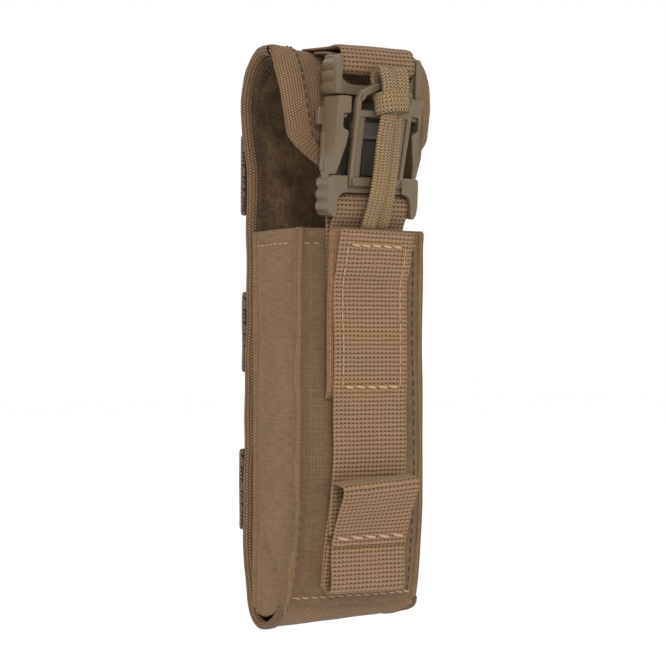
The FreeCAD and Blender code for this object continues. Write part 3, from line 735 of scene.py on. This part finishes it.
Cf = np.array([panel_row(z) for z in zz])
top = np.clip((zz - 125.0) / 4.0, 0, 1)[:, None]
Cf = bumps(Cf, 0.16, (0.02, 0.05), seed=11)
xs_arc = np.r_[0, np.cumsum(np.linalg.norm(np.diff(Cf[60], axis=0), axis=1))]
UVf = np.stack([np.broadcast_to(xs_arc[None, :], Cf.shape[:2]),
                np.broadcast_to((129.2 - zz)[:, None], Cf.shape[:2])], -1)
Tf = np.full(Cf.shape[:2], 0.8) + 0.5 * np.exp(-((zz - 127.0) / 2.2) ** 2)[:, None]
# the front panel takes the darker copy of the tan fabric, painted shade standing in for the panel's shading
T_front = Sheet("front_panel_cloth", Cf, Tf, UVf, M_TAN_SHADED, "pouch", nodes=("front_panel",))
fr_side = 1.0 if T_front.at(0.3, 0.5)[1][1] < 0 else -1.0


def gusset(side):
    rows = []
    for z in zz:
        ye, xc, xr = zi(Y_COR, z), zi(X_COR, z), zi(X_REAR, z)
        tb = np.clip((24.0 - z) / 14.0, 0, 1)
        yr = 15.6
        n = 44
        t = np.linspace(0, 1, n)
        y = yr + (ye + 0.2 - yr) * t
        bulge = 0.75 * np.sin(math.pi * t) ** 0.8
        crease = -0.40 * np.exp(-((t - 0.30) / 0.10) ** 2) - 0.35 * np.exp(-((t - 0.92) / 0.05) ** 2) \
            - 0.75 * np.exp(-((t - 0.115) / 0.03) ** 2) + 0.35 * np.exp(-((t - 0.06) / 0.03) ** 2)
        crease = crease - 1.5 * np.exp(-(((z - 27.0) + 26.0 * (t - 0.42)) / 3.0) ** 2) \
            * np.clip((42 - z) / 14, 0, 1) * np.sin(math.pi * t)
        x = xr + (xc + 0.15 - xr) * t + bulge + crease - tb * 0.8 * np.sin(math.pi * t)
        x = x + 0.18 * np.sin(z * 0.11 + t * 3.0) * np.sin(math.pi * t)
        # the rear of the bottom edge is cut higher, so the sling stands clear of it
        zz_ = z - tb * tb * (3.4 if side < 0 else 1.4) * np.clip(1 - ((t - 0.35) / 0.65) ** 2, 0, 1)
        rows.append(np.stack([side * x, y, zz_], 1))
    C = np.array(rows)
    a = np.r_[0, np.cumsum(np.linalg.norm(np.diff(C[60], axis=0), axis=1))]
    UV = np.stack([np.broadcast_to(a[None, :], C.shape[:2]),
                   np.broadcast_to((129.2 - zz)[:, None], C.shape[:2])], -1)
    T = np.full(C.shape[:2], 0.75) + 0.5 * np.exp(-((zz - 127.0) / 2.2) ** 2)[:, None]
    tag = "left" if side < 0 else "right"
    sh = Sheet("gusset_cloth_" + tag, C, T, UV, M_TAN, "pouch", nodes=("side_gusset_" + tag,),
               flip=(side > 0))
    sd = 1.0 if sh.at(0.3, 0.5)[1][0] * side > 0 else -1.0
    pts, nr = sh.line([(0.036, 0.12), (0.036, 0.86)], side=sd)
    stitch("stitch_pouch_light", pts, nr, 2.9, 2.1, 0.2)
    return sh


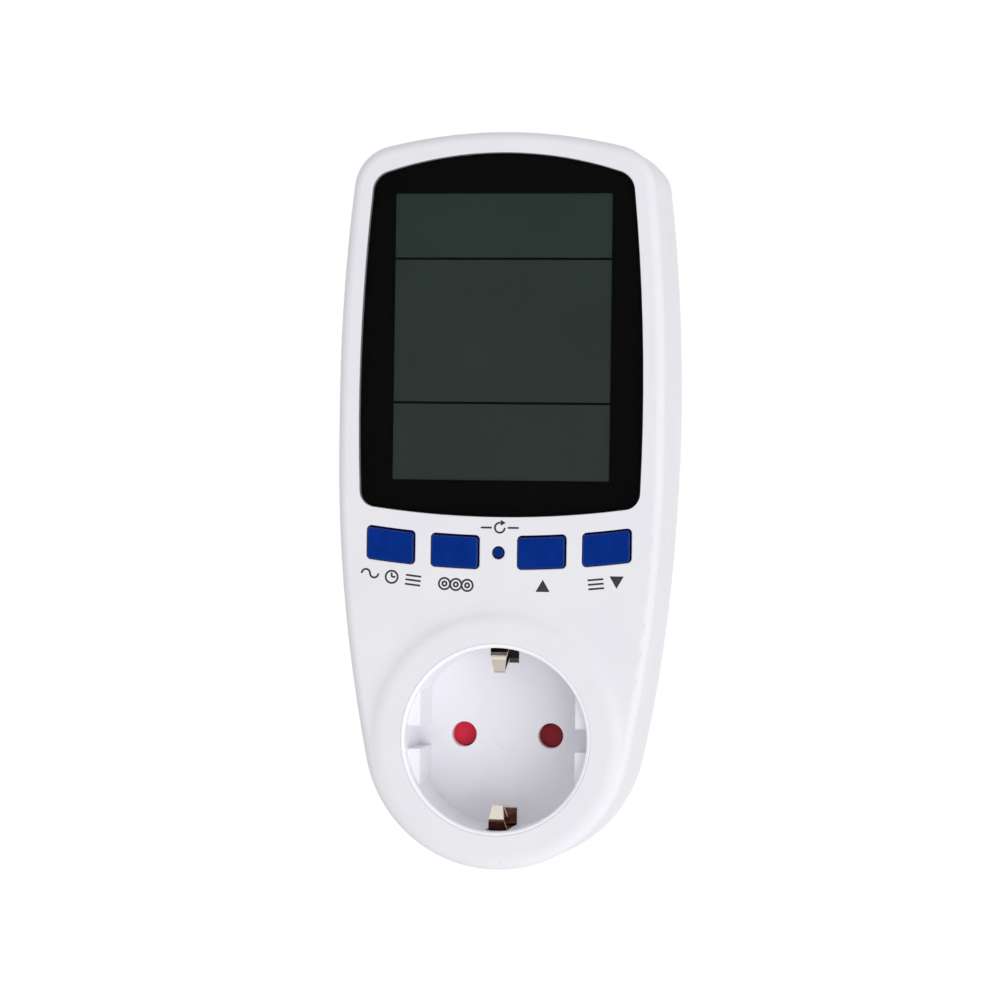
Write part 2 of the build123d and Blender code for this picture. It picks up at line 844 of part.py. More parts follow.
with BuildPart() as socket_cup:
    with BuildSketch(level_plane(floor_back_level)):
        Circle(cup_radius)
    extrude(amount=cup_shoulder_level - floor_back_level)
    with BuildSketch(level_plane(cup_shoulder_level)):
        Circle(cup_flange_radius)
    extrude(amount=-cup_flange_thickness)
    with BuildSketch(level_plane(cup_shoulder_level)):
        Circle(cup_lip_radius)
    extrude(amount=cup_rim_level - cup_shoulder_level)
    with BuildSketch(level_plane(floor_level)):
        Circle(recess_radius)
    extrude(amount=recess_depth, mode=Mode.SUBTRACT)
    fillet(socket_cup.faces().sort_by(Axis.Y)[0].inner_wires()[0].edges(), radius=cup_lip_edge)
    with BuildSketch(level_plane(floor_level)):
        Circle(recess_radius + cup_wall / 2)
        Rectangle(2 * block_face, 2 * recess_radius + cup_wall, mode=Mode.SUBTRACT)
        Rectangle(2 * cup_radius, block_gap, mode=Mode.SUBTRACT)
    extrude(amount=block_height)
    with BuildSketch(level_plane(floor_back_level)):
        with Locations(*pin_places):
            Circle(pin_hole_radius)
    extrude(amount=floor_thickness, mode=Mode.SUBTRACT)
    with BuildSketch(level_plane(floor_level)):
        Circle(center_disc_radius)
    extrude(amount=-center_disc_depth, mode=Mode.SUBTRACT)
    slot_middle = (clip_slot_inner + clip_slot_outer) / 2
    with BuildSketch(level_plane(floor_back_level)):
        with Locations((0, slot_middle), (0, -slot_middle)):
            Rectangle(clip_slot_width, clip_slot_outer - clip_slot_inner)
    extrude(amount=clip_slot_top - floor_back_level, mode=Mode.SUBTRACT)
    with BuildSketch(level_plane(floor_back_level)):
        Circle(shutter_post_radius)
    extrude(amount=carrier_top_level - floor_back_level)
    with BuildSketch(level_plane(floor_back_level)):
        with Locations(*carrier_screw_places):
            Circle(carrier_boss_radius)
    extrude(amount=carrier_top_level - floor_back_level)
    with BuildSketch(level_plane(carrier_top_level)):
        with Locations(*carrier_screw_places):
            Circle(small_screw_radius + fit_clearance)
    extrude(amount=small_screw_length - carrier_thickness + loose_clearance, mode=Mode.SUBTRACT)
    hole_edges = socket_cup.edges().filter_by(GeomType.CIRCLE).filter_by(
        lambda edge: abs(edge.radius - pin_hole_radius) < fit_clearance
        and abs(edge.center().Y + floor_level) < fit_clearance
    )
    fillet(hole_edges, radius=pin_hole_edge)


# Safety shutter and its spring

def draw_leg(length, angle):
    """A straight leg of the shutter's spring, from the axis outwards."""
    with Locations(polar(length / 2, angle)):
        Rectangle(length, spring_leg_width, rotation=angle)


with BuildPart() as shutter:
    with BuildSketch(level_plane(shutter_level)):
        reach = shutter_radius + overrun
        spread = reach * tan(radians(shutter_half_angle))
        Polygon((0, 0), (reach, -spread), (reach, spread), align=None)
        Polygon((0, 0), (-reach, spread), (-reach, -spread), align=None)
        Circle(shutter_radius, mode=Mode.INTERSECT)
        Circle(shutter_hub_radius)
        Circle(shutter_post_radius + fit_clearance, mode=Mode.SUBTRACT)
    extrude(amount=shutter_thickness)
    front_lines = shutter.faces().sort_by(Axis.Y)[0].edges().filter_by(GeomType.LINE)
    ramps = front_lines.filter_by(lambda edge: edge.center().X * edge.center().Z > 0)
    chamfer(ramps, length=shutter_ramp)
    with BuildSketch(level_plane(shutter_level)):
        with Locations(polar(spring_peg_circle_radius, shutter_peg_angle)):
            Circle(spring_peg_radius)
    extrude(amount=clearance - spring_height)

spring_level = carrier_top_level + (carrier_space - spring_height) / 2
with BuildPart() as shutter_spring:
    with BuildSketch(level_plane(spring_level)):
        Circle(spring_outer_radius)
        draw_leg(spring_leg_length, spring_leg_angle)
        draw_leg(spring_leg_length, anchor_leg_angle)
        Circle(spring_inner_radius, mode=Mode.SUBTRACT)
    extrude(amount=spring_height)


# Contact carrier and contacts

with BuildPart() as contact_carrier:
    with BuildSketch(level_plane(carrier_level)):
        Circle(carrier_radius)
    extrude(amount=carrier_thickness)
    with BuildSketch(level_plane(carrier_level)):
        with Locations(*pin_places):
            Rectangle(2 * (well_half_width + well_wall), 2 * (well_half_height + well_wall))
    extrude(amount=-well_depth)
    with BuildSketch(level_plane(carrier_level)):
        with Locations(*pin_places):
            Rectangle(2 * well_half_width, 2 * well_half_height)
    extrude(amount=-well_depth, mode=Mode.SUBTRACT)
    with BuildSketch(level_plane(carrier_level)):
        with Locations(*pin_places):
            Circle(pin_hole_radius)
        with Locations(*carrier_screw_places):
            Circle(small_screw_radius + clearance)
    extrude(amount=carrier_thickness, mode=Mode.SUBTRACT)
    with BuildSketch(level_plane(carrier_top_level)):
        with Locations(polar(spring_peg_circle_radius, carrier_peg_angle)):
            Circle(spring_peg_radius)
    extrude(amount=spring_height)


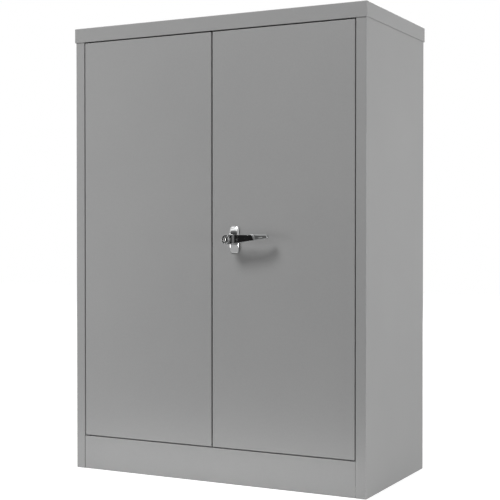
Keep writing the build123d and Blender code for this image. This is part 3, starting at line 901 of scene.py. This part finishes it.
spotSettings = {
    "radius": 0.0027,
    "rim": 0.00014,
    "profile": [(1.0, -1.0), (0.88, 1.0), (0.70, 1.0), (0.50, 0.2)],   # shares of the radius and of the rim
    "around": 12,
    "spots": 11,
    "margin": 0.045,            # end of a flange to its first spot
    "rearFlange": 0.0095,       # from the side of the cabinet
    "uprightFlange": (0.0012, 0.005),    # face from the side web, spot from the edge
    "stiffenerFlange": (0.001, 0.010),   # face from the door's skin, spot from the edge
}


# mark of a spot weld: a low rim round a shallow dish, its foot just inside the sheet
def spotRings(settings):
    angle = np.linspace(0, 2 * np.pi, settings["around"], endpoint=False)[None, :]
    shares = np.array(settings["profile"])[:, :, None]
    radius = settings["radius"] * shares[:, 0]
    height = settings["rim"] * shares[:, 1]
    return np.stack([radius * np.cos(angle), radius * np.sin(angle), height + 0 * angle], axis=-1)


# row of spots up a flange, evenly spaced between its ends
def spotRow(x, y, low, high, settings):
    z = np.linspace(low[2] + settings["margin"], high[2] - settings["margin"], settings["spots"])
    return np.stack([np.full_like(z, x), np.full_like(z, y), z], axis=-1)


# spots on the back of the cabinet, on the uprights of each side and on the stiffener of each door
def makeSpots(settings):
    rings = spotRings(settings)
    toBack = [(1, 0, 0), (0, 0, -1), (0, 1, 0)]
    inward = {"left": [(0, 1, 0), (0, 0, 1), (1, 0, 0)], "right": [(0, -1, 0), (0, 0, 1), (-1, 0, 0)]}
    low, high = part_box("side_panel_right")
    flange = high[0] - settings["rearFlange"]
    rows = [spotRow(x, high[1], low, high, settings) for x in (-flange, flange)]
    yield stampShape("rearFlangeSpots", rings, np.concatenate(rows), toBack), "cabinet"
    for side, axes in inward.items():
        face, edge = settings["uprightFlange"]
        rows = []
        for place in ("front", "rear"):
            low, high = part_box(f"upright_{place}_{side}")
            x = low[0] + face if side == "left" else high[0] - face
            rows += [spotRow(x, y, low, high, settings) for y in (low[1] + edge, high[1] - edge)]
        yield stampShape(side + "UprightSpots", rings, np.concatenate(rows), axes), "cabinet"
        face, edge = settings["stiffenerFlange"]
        low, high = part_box("door_stiffener_" + side)
        rows = [spotRow(x, low[1] + face, low, high, settings) for x in (low[0] + edge, high[0] - edge)]
        yield stampShape(side + "DoorSpots", rings, np.concatenate(rows), toBack), "door_" + side


for piece, bodyName in makeSpots(spotSettings):
    finishPiece(piece, bodyName, "grey_powder_coat")

beadSettings = {
    "length": 0.0085,
    "width": 0.0017,
    "height": 0.0006,
    "corner": 0.0095,      # corner of the door to the middle of the bead
    "ripples": 5,
    "swell": 0.10,
    "end": 0.02,
    "rings": 31,
    "around": 16,
}


# short weld bead: a half-sunk spindle, girth = root of (1 - (2 * share - 1) ** 2) * (1 + swell * cosine of
# the ripples)
def beadRings(settings):
    share = np.linspace(settings["end"], 1 - settings["end"], settings["rings"])[:, None]
    angle = np.linspace(0, 2 * np.pi, settings["around"], endpoint=False)[None, :]
    ripple = 1 + settings["swell"] * np.cos(2 * np.pi * settings["ripples"] * share)
    girth = np.sqrt(1 - (2 * share - 1) ** 2) * ripple
    u = (share - 0.5) * settings["length"] + 0 * angle
    v = girth * settings["width"] * np.cos(angle)
    n = girth * settings["height"] * np.sin(angle)
    return np.stack([u, v, n], axis=-1)


# one bead at each corner of a door pan, along the mitre between its two returns
def makeBeads(side, settings):
    low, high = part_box("door_skin_" + side)
    inward = settings["corner"]
    level = math.sqrt(0.5)
    for label, diagonal in (("Rising", 1), ("Falling", -1)):
        across = (low[0] + inward, high[0] - inward)
        up = (low[2] + inward, high[2] - inward)[::diagonal]
        places = [(x, high[1], z) for x, z in zip(across, up)]
        axes = [(level, 0, diagonal * level), (level, 0, -diagonal * level), (0, 1, 0)]
        yield stampShape(side + "DoorBeads" + label, beadRings(settings), places, axes)


for side in ("left", "right"):
    for piece in makeBeads(side, beadSettings):
        finishPiece(piece, "door_" + side, "grey_powder_coat")
print("welds built")


# 1 for a ray that left metal or glass
def shineRay(tree, path):
    return compute(tree, "MAXIMUM", path["Is Glossy Ray"], path["Is Transmission Ray"])


floorSettings = {
    "half": 9.0,
    "points": 3,         # along each side
    "level": -0.0004,
    "tone": 0.40,
    "roughness": 0.9,
    "gloss": 0.1,
    "lift": 0.90,        # glow that only the camera sees
    "mirrored": 0.62,    # plain glow that only metal and glass see
}


# matte floor; the camera sees it lifted to white under its shadow, polished metal sees one plain level
def makeFloor(settings):
    span = np.linspace(-settings["half"], settings["half"], settings["points"])
    x, y = np.meshgrid(span, span, indexing="ij")
    points = np.stack([x, y, np.full_like(x, settings["level"])], axis=-1)
    floor = addMesh("paleFloor", points, gridFaces(*x.shape))
    material, tree, shader = newMaterial("floorWhite")
    shader.inputs["Base Color"].default_value = (settings["tone"],) * 3 + (1,)
    shader.inputs["Roughness"].default_value = settings["roughness"]
    shader.inputs["Specular IOR Level"].default_value = settings["gloss"]
    path = addNode(tree, "LightPath").outputs
    lift = compute(tree, "MULTIPLY", path["Is Camera Ray"], settings["lift"])
    glow = addNode(tree, "Emission", {"Strength": lift}).outputs[0]
    lit = addNode(tree, "AddShader", {0: shader.outputs[0], 1: glow}).outputs[0]
    plain = addNode(tree, "Emission", {"Strength": settings["mirrored"]}).outputs[0]
    total = addNode(tree, "MixShader", {0: shineRay(tree, path), 1: lit, 2: plain}).outputs[0]
    tree.links.new(total, tree.nodes["Material Output"].inputs["Surface"])
    floor.data.materials.append(material)
    floor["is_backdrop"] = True


# studio cards that only polished metal sees: span in x, and steps of (height, glow) from the floor up
cardSettings = {
    "distance": -5.0,
    "cards": {
        "leftCard": {
            "span": (-4.6, -1.6),
            "glow": [(0.0, 0.014), (1.1, 0.02), (1.45, 0.11), (1.88, 0.44), (2.2, 1.0),
                     (2.6, 1.6), (3.4, 1.6)],
        },
        "middleCard": {
            "span": (-1.6, 0.45),
            "glow": [(0.0, 0.10), (0.5, 0.22), (1.4, 0.26), (1.83, 0.50), (2.1, 1.05),
                     (2.5, 1.6), (3.4, 1.6)],
        },
        "rightCard": {
            "span": (0.45, 2.6),
            "glow": [(0.0, 0.12), (2.1, 0.14), (2.8, 0.45), (3.4, 1.0)],
        },
    },
    "hiddenFrom": ("camera", "diffuse", "shadow", "transmission"),
}


# upright cards in a row; the glow goes in straight lines between the given heights
def makeCard(name, card, settings):
    top = card["glow"][-1][0]
    x, z = np.meshgrid(card["span"], (0.0, top), indexing="ij")
    points = np.stack([x, np.full_like(x, settings["distance"]), z], axis=-1)
    piece = addMesh(name, points, gridFaces(*x.shape))
    material, tree = newMaterial(name + "Glow")[:2]
    place = addNode(tree, "SeparateXYZ", {0: objectPlace(tree)}).outputs
    ramp = addNode(tree, "ValToRGB", {"Fac": compute(tree, "DIVIDE", place["Z"], top)})
    steps = ramp.color_ramp.elements
    for level, glow in card["glow"][1:-1]:
        steps.new(level / top)
    for step, (level, glow) in zip(steps, card["glow"]):
        step.color = (glow, glow, glow, 1)
    light = addNode(tree, "Emission", {"Strength": ramp.outputs["Color"]}).outputs[0]
    tree.links.new(light, tree.nodes["Material Output"].inputs["Surface"])
    piece.data.materials.append(material)
    for ray in settings["hiddenFrom"]:
        setattr(piece, "visible_" + ray, False)
    piece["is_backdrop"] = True


lightSettings = {
    "world": 0.14,
    "lamps": {
        "key": {"place": (-2.43, -5.65, 7.40), "aim": (0.0, 0.0, 0.6), "size": (3.0, 3.0), "watts": 580},
        "side": {"place": (4.8, -0.1, 0.42), "aim": (0.4, 0.0, 0.4), "size": (2.0, 0.8), "watts": 134},
        "left": {"place": (-2.4, -1.9, 0.5), "aim": (-0.1, -0.1, 0.4), "size": (1.0, 1.0), "watts": 17},
        "low": {"place": (0.0, -0.33, 0.012), "aim": (0.0, -0.2, 0.09), "size": (1.0, 0.03), "watts": 0.32},
        "back": {"place": (-1.0, 5.5, 3.2), "aim": (0.0, 0.2, 0.6), "size": (2.4, 2.4), "watts": 300},
    },
}


# rectangular lamp facing the point it is aimed at: tipped up from straight down by the angle whose tangent
# is the level distance over the drop, then turned about Z
def makeLamp(name, settings):
    data = bpy.data.lights.new(name + "Lamp", "AREA")
    data.shape = "RECTANGLE"
    data.size, data.size_y = settings["size"]
    data.energy = settings["watts"]
    lamp = bpy.data.objects.new(name + "Lamp", data)
    lamp.location = settings["place"]
    x, y, z = np.array(settings["aim"]) - np.array(settings["place"])
    lamp.rotation_euler = (math.atan2(math.hypot(x, y), -z), 0, math.atan2(y, x) - math.pi / 2)
    lamp.visible_camera = False
    scene.collection.objects.link(lamp)


# world: a plain level for the light that falls on the object, white for the camera, metal and glass
def makeWorld(level):
    world = bpy.data.worlds.new("studio")
    world.use_nodes = True
    tree = world.node_tree
    background = tree.nodes["Background"].inputs
    background["Color"].default_value = (1, 1, 1, 1)
    path = addNode(tree, "LightPath").outputs
    seen = compute(tree, "MAXIMUM", path["Is Camera Ray"], shineRay(tree, path))
    tree.links.new(mapRange(tree, seen, after=(level, 1.0)), background["Strength"])
    scene.world = world


makeFloor(floorSettings)
for name, card in cardSettings["cards"].items():
    makeCard(name, card, cardSettings)
for name, lamp in lightSettings["lamps"].items():
    makeLamp(name, lamp)
makeWorld(lightSettings["world"])
scene.view_settings.view_transform = "Standard"
print("floor and light ready")

{"cad": cadBox, "visual": boxAsLists()}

──────

» **SET TASK**
Return exactly the opening lines of the listing above, ending with the line that has "fr_side = 1.0".

» **RESPONSE TO THIS TASK**
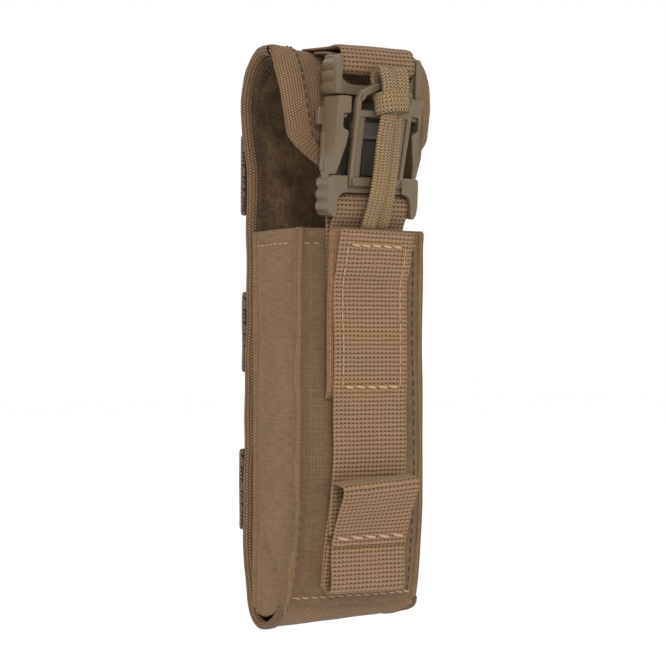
The FreeCAD and Blender code for this object continues. Write part 3, from line 735 of scene.py on. This part finishes it.
Cf = np.array([panel_row(z) for z in zz])
top = np.clip((zz - 125.0) / 4.0, 0, 1)[:, None]
Cf = bumps(Cf, 0.16, (0.02, 0.05), seed=11)
xs_arc = np.r_[0, np.cumsum(np.linalg.norm(np.diff(Cf[60], axis=0), axis=1))]
UVf = np.stack([np.broadcast_to(xs_arc[None, :], Cf.shape[:2]),
                np.broadcast_to((129.2 - zz)[:, None], Cf.shape[:2])], -1)
Tf = np.full(Cf.shape[:2], 0.8) + 0.5 * np.exp(-((zz - 127.0) / 2.2) ** 2)[:, None]
# the front panel takes the darker copy of the tan fabric, painted shade standing in for the panel's shading
T_front = Sheet("front_panel_cloth", Cf, Tf, UVf, M_TAN_SHADED, "pouch", nodes=("front_panel",))
fr_side = 1.0 if T_front.at(0.3, 0.5)[1][1] < 0 else -1.0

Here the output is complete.